Traceback (most recent call last):
  Cell In[102], line 1
    ABC1_ae = mapAgeEnsembleToPaleoData(ensemble_values, paleo_values, ensemble_depth, paleo_depth)
  Cell In[100], line 44 in mapAgeEnsembleToPaleoData
    ensembleValuesToPaleo[:,i]=np.interp(paleoDepth,ensembleDepth,ensembleValues[:,i])
  File <__array_function__ internals>:200 in interp
  File ~\miniconda3\envs\spyder-env\Lib\site-packages\numpy\lib\function_base.py:1595 in interp
    return interp_func(x, xp, fp, left, right)
ValueError: object too deep for desired array

The issue lies in the assumption that the inputs 'paleoDepth', 'ensembleDepth', and 'ensembleValues' should be 1-D arrays, as required by np.interp.
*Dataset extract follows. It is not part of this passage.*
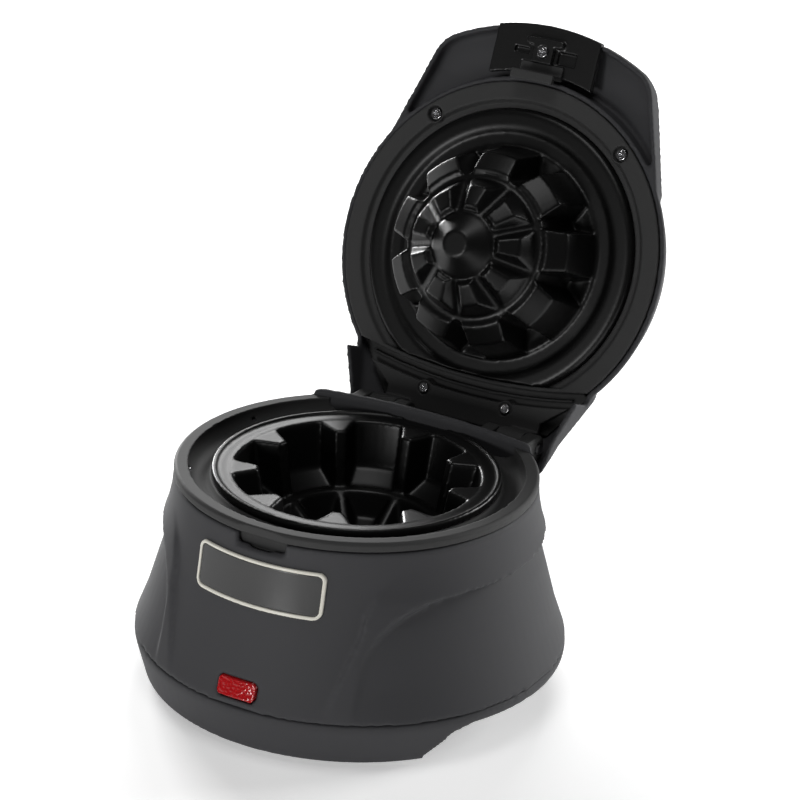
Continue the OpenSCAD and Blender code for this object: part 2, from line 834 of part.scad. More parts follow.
module upper_plate() {
  color([0.1, 0.1, 0.105])
  swing_open()
  difference() {
    union() {
      translate([0, 0, rim_z]) waffle_form();
      in_front_of(liner_back - 2.3)
        translate([0, 0, rim_z]) rotate_extrude($fn = 180)
          polygon([[40, 1.1], [60, 1.1], [60.8, 0.4], [62, -0.2], [63.5, -0.5], [69, -0.5],
            [70.6, -0.1], [71.8, 1.2], [71.8, plate_top], [40, plate_top]]);
    }
    translate([0, 0, rim_z]) rotate_extrude($fn = 144)
      polygon([[0, 5 - dome_depth], [6, 5 - dome_depth], [13, -37], [33, -22.5], [37.4, -2],
        [37.4, 10], [0, 10]]);
    plate_screw_places() translate([0, 0, 1.2]) screw_hole(10);
  }
}

module upper_heater() {
  color([0.55, 0.53, 0.5])
  swing_open() {
    translate([0, 0, rim_z - 9.5]) torus(31, 3.4);
    both_sides() translate([6, heater_end_y, rim_z - 8]) cylinder(r = 2.2, h = 16, $fn = 32);
  }
}

module upper_heat_shield() {
  color([0.75, 0.75, 0.76])
  swing_open()
  difference() {
    rotate_extrude($fn = 120)
      polygon([[56, rim_z + plate_top], [58, rim_z + plate_top], [58, rim_z + 13.8],
        [0, rim_z + 13.8], [0, rim_z + 13], [57.2, rim_z + 13], [57.2, rim_z + plate_top + 0.8],
        [56, rim_z + plate_top + 0.8]]);
    both_sides() translate([6, heater_end_y, rim_z]) cylinder(r = 3.4, h = 20);
  }
}

module upper_plate_screws() {
  color([0.7, 0.7, 0.72])
  swing_open() plate_screw_places() translate([0, 0, lip_top]) screw(4);
}

module upper_leads() {
  color([0.8, 0.2, 0.15])
  swing_open() both_sides() {
    translate([6, heater_end_y, rim_z + 8]) cylinder(r = 1.3, h = 12, $fn = 24);
    translate([6, heater_end_y, rim_z + 20]) sphere(1.3, $fn = 24);
    translate([6, heater_end_y, rim_z + 20]) rotate([-90, 0, 0]) cylinder(r = 1.3, h = 40, $fn = 24);
  }
}

module hinge_bracket() {
  color([0.14, 0.14, 0.15])
  swing_open()
  difference() {
    union() {
      behind(bracket_front)
        translate([0, 0, rim_z + bracket_low]) linear_extrude(bracket_top - bracket_low)
          polygon([[-57, 60], [57, 60], [57, 65.5], [lug_out, 77], [lug_out, bracket_end_y],
            [-lug_out, bracket_end_y], [-lug_out, 77], [-57, 65.5]]);
      // collars round the screws
      both_sides() translate([bracket_screw_x, bracket_screw_y, rim_z + bracket_low])
        cylinder(r = bracket_well_r + 0.8, h = bracket_top - bracket_low);
      both_sides() along_x(lug_in, lug_out) translate([hinge_y, hinge_z]) {
        circle(lug_r, $fn = 64);
        polygon([[0, 0], [-lug_r, 0], [-lug_r, hinge_drop + bracket_low + 1],
          [bracket_end_y - hinge_y, hinge_drop + bracket_low + 1], [lug_r * 0.78, lug_r * 0.62]]);
      }
      // spacers up to the liner
      both_sides() translate([36, 78, rim_z + bracket_top - tip_cut])
        cylinder(r = 3, h = lip_top - bracket_top + tip_cut);
    }
    translate([-60, hinge_y, hinge_z]) rotate([0, 90, 0])
      cylinder(r = pin_d / 2 + pin_clearance, h = 120, $fn = 64);
    both_sides() translate([bracket_screw_x, bracket_screw_y, rim_z]) {
      screw_hole(16);
      cylinder(r = bracket_well_r, h = bracket_low + 1.2);
    }
  }
}

module bracket_screws() {
  color([0.7, 0.7, 0.72])
  swing_open() both_sides()
    translate([bracket_screw_x, bracket_screw_y, rim_z + bracket_low + 1.2])
      rotate([180, 0, 0]) screw(5, bracket_head_r);
}

module liner_screws() {
  color([0.7, 0.7, 0.72])
  swing_open() both_sides()
    translate([liner_screw_x, liner_screw_y, rim_z + liner_head_z]) rotate([180, 0, 0]) screw(8);
}

// ---- latch, drawn closed with the lid ----

module latch_pin() {
  color([0.75, 0.75, 0.77])
  swing_open()
  translate([-arm_out, latch_y, rim_z + latch_z]) rotate([0, 90, 0])
    cylinder(r = latch_pin_r, h = 2 * arm_out, $fn = 32);
}

module latch_lever() {
  color([0.06, 0.06, 0.065])
  swing_open()
  difference() {
    union() {
      intersection() {
        rotate_extrude($fn = 180)
          polygon([[91, rim_z + 1], [handle_r + 0.6, rim_z + 1], [handle_r + 0.6, rim_z + 5],
            [91, rim_z + 5]]);
        translate([-lever_half, -reach, rim_z]) cube([2 * lever_half, reach - 60, 20]);
      }
      both_sides() along_x(13, 20.5) {
        translate([latch_y, rim_z + latch_z]) circle(3, $fn = 48);
        translate([latch_y - 3, rim_z + 3]) square([6, latch_z - 3]);
      }
      // raised boss of the hook screw with its cross bar
      translate([-5.5, latch_screw_y - 3.5, rim_z - 2.5]) cube([11, 9, 4]);
      translate([0, latch_screw_y - 5, rim_z - 2.5]) linear_extrude(4) rounded_box_2d(20, 3.6, 1.6);
    }
    translate([-30, latch_y, rim_z + latch_z]) rotate([0, 90, 0])
      cylinder(r = latch_pin_r + 0.05, h = 60, $fn = 32);
    translate([0, latch_screw_y, rim_z - 5]) screw_hole(9);
    translate([0, latch_screw_y, rim_z - 3]) cylinder(r = 3, h = 1.7);
    // room for the arms of the lid shell
    both_sides() translate([arm_in - 0.3, latch_y - 4.2, rim_z + 2.5])
      cube([arm_out - arm_in + 0.6, 8.4, 5]);
    // open slots either side of the boss
    translate([7, latch_screw_y - 2, rim_z]) cube([10, 6.5, 3]);
    translate([-17, latch_screw_y - 1, rim_z]) cube([8, 3, 3]);
    // seat of the hook and of the arm that the screw holds
    translate([-hook_half - 0.15, hook_y - 5.1, rim_z]) cube([2 * hook_half + 0.3, 9, 2.3]);
    translate([-4.1, latch_screw_y - 4.1, rim_z + 1.5]) cube([8.2, 10.9, 1.5]);
    // room for the spring
    translate([-4.5, latch_y - 3.2, rim_z + 3.4]) cube([9, 8, 3]);
  }
}

module latch_hook() {
  color([0.14, 0.14, 0.15])
  swing_open() {
    translate([-hook_half, hook_y - 5, rim_z + 0.2]) cube([2 * hook_half, 7, 2]);
    difference() {
      translate([-4, latch_screw_y - 4, rim_z + 1.5]) cube([8, 10.5, 1.4]);
      translate([0, latch_screw_y, rim_z]) screw_hole(5);
    }
    translate([-hook_half, hook_y, rim_z - hook_drop]) cube([2 * hook_half, 2, hook_drop + 1]);
    translate([-hook_half, hook_y, rim_z - hook_drop]) cube([2 * hook_half, 4.6, 2.6]);
  }
}

module latch_screw() {
  color([0.7, 0.7, 0.72])
  swing_open()
  translate([0, latch_screw_y, rim_z - 1.3]) rotate([180, 0, 0]) screw(5);
}

// Torsion spring wound round the latch pin, with one leg up to the lid shell
module latch_spring() {
  color([0.7, 0.7, 0.72])
  swing_open()
  translate([0, latch_y, rim_z + latch_z]) {
    for (i = [-3:3])
      translate([i * 0.95, 0, 0]) rotate([0, 90, 0])
        rotate_extrude($fn = 48) translate([2.1, 0]) circle(0.5, $fn = 24);
    translate([0, 2.1, 0]) cylinder(r = 0.5, h = 5.5, $fn = 24);
  }
}

base_housing();
rim_ring();
bottom_cover();
rubber_feet();
base_screws();
lower_plate();
lower_heater();
lower_heat_shield();
shield_screws();
thermostat();
thermal_fuse();
terminal_block();
terminal_screws();
lower_leads();
cord_gland();
badge_frame();
badge_panel();
indicator_lens();
indicator_lamp();
latch_catch();
hinge_block();
hinge_block_screws();
hinge_pin();
lid_shell();
lid_liner();
upper_plate();
upper_heater();
upper_heat_shield();
upper_plate_screws();
upper_leads();
hinge_bracket();
bracket_screws();
liner_screws();
latch_pin();
latch_spring();
latch_lever();
latch_hook();
latch_screw();
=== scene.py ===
import json
import math

import bpy
from mathutils import Matrix, Vector

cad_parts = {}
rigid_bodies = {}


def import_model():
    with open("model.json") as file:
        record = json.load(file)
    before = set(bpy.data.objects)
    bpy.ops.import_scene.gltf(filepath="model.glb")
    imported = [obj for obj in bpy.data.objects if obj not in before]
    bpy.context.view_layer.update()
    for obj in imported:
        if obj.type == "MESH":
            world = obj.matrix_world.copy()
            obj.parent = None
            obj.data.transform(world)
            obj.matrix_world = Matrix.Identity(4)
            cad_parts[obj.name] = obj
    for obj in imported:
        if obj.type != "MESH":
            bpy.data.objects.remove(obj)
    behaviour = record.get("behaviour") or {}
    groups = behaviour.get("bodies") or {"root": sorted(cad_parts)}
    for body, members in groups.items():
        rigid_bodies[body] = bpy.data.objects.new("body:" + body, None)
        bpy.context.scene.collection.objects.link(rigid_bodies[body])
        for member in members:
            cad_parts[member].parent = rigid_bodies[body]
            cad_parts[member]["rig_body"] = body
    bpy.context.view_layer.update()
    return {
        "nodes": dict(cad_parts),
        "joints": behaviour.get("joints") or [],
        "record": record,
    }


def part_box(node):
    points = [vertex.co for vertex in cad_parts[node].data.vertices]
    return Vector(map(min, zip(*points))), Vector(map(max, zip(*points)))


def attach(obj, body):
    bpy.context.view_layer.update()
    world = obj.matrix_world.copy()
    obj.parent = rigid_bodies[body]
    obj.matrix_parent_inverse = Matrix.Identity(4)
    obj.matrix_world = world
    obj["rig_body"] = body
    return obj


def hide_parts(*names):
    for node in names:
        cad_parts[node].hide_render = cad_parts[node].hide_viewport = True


bl_info = {
    "name": "Waffle bowl maker",
    "version": (1, 0, 0),
    "blender": (4, 5, 0),
    "location": "View3D > Sidebar > Waffle Bowl Maker",
    "description": "Builds the looks of a waffle bowl maker around its CAD frame",
    "category": "Object",
}

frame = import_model()

MM = 0.001

# Places that the frame gives: the hinge axis and the height of the rim
LID_JOINT = next(joint for joint in frame["joints"] if joint["name"] == "lid_hinge")
HINGE = Vector(LID_JOINT["pos_m"])
RIM_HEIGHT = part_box("rim_ring")[1].z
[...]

However, when read in from an Excel file, they are passed as 2-D arrays (e.g., paleoDepth.shape=(650, 1)).

To resolve the issue, I made the following modifications to the code (ellipses are unchanged code):

def mapAgeEnsembleToPaleoData(ensembleValues, paleoValues, ensembleDepth, paleoDepth, value_name = None,value_unit = None,time_name = None,time_unit = None):
[...]
    # Coerce paleoDepth, ensembleDepth, and paleoValues into 1-D by specifying [:, 0] slices
    for i in np.arange(0,np.shape(ensembleValues)[1]):
        ensembleValuesToPaleo[:,i]=np.interp(paleoDepth[:, 0], ensembleDepth[:, 0],ensembleValues[:,i])
    series_list = []
    for s in ensembleValuesToPaleo.T:
        series_tmp = pyleo.Series(time=s, value=paleoValues[:, 0],
[...]
return ensemble

I recommend updating the code to account for this or adding a note in the docstring to clarify that the input arrays ('paleoDepth', 'ensembleDepth', and 'ensembleValues') must be 1-D arrays to work correctly with np.interp.

alexkjames commented 1 year ago

Thanks for pointing this out @AndreaLemur! In https://github.com/LinkedEarth/PyleoTutorials/commit/a438a4fb98b99cc9b68993acfef41a69769c424e I added a couple of lines to the function to attempt to coerce paleoValues, ensembleValues, and paleoDepth into 1D arrays, as well as some additional error handling in case this fails. The docstring has been clarified as well.